Ephesians 4:29: “Do not let any unwholesome talk come out of your mouths, but only what is helpful for building others up according to their needs, that it may benefit those who listen."

1 Peter 4:11: “If anyone speaks, he should do it as one speaking the very words of God.”

Remain positive despite the outcome. Even if the scorecard indicates a loss, the outcome can be successful when we focus on what is important. We should ask our children questions like: did you do your best? Were you a good teammate? Did you have fun? Pointing our areas of skill that need improvement on the way home only makes a child feel unsuccessful. It immediately erases any enjoyment that should accompany the experience of participation. Your child is much more interested in getting home so he can ride his bike than he is in discussing his failed bunt attempt.

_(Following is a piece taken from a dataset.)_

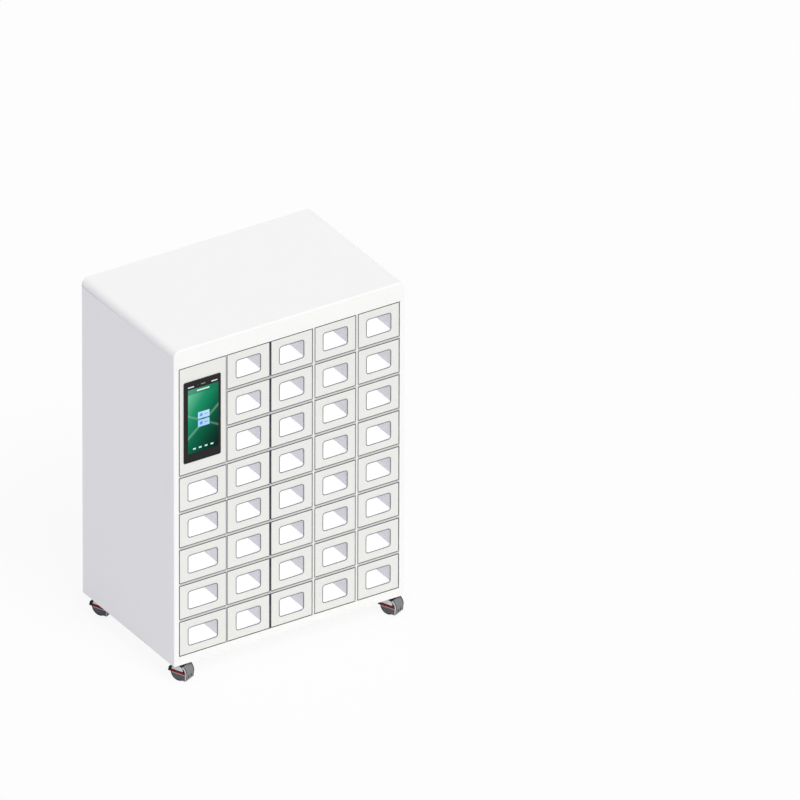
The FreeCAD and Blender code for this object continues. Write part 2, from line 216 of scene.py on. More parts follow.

Proverbs 16:21: “Pleasant words promote instruction.”

Respect and honor others. This includes the coaches, the referees, and the other players (even those on the other team), as well as your own children. Outbursts from parents on the sidelines only teach kids to disrespect and demean others. Finger pointing tells them it is all right to look for someone to blame when things don’t go their way. Be sure to thank the coaches and the officials after each game. Also, look for ways to encourage other children. Your input may be the only positive reinforcement some children ever receive.1 Peter 2:17: “Show proper respect to everyone." 

1 Thessalonians 5:11: “Encourage one another and build each other up.”

Our behavior on the sideline can open huge doors for ministry and can be pivotal in determining the quality of our children’s experiences on the playing field of life. It also can result in smiles on their faces and joy in their hearts-or it can lead to unhappiness and heartache. We need to be our children’s best fans in every way!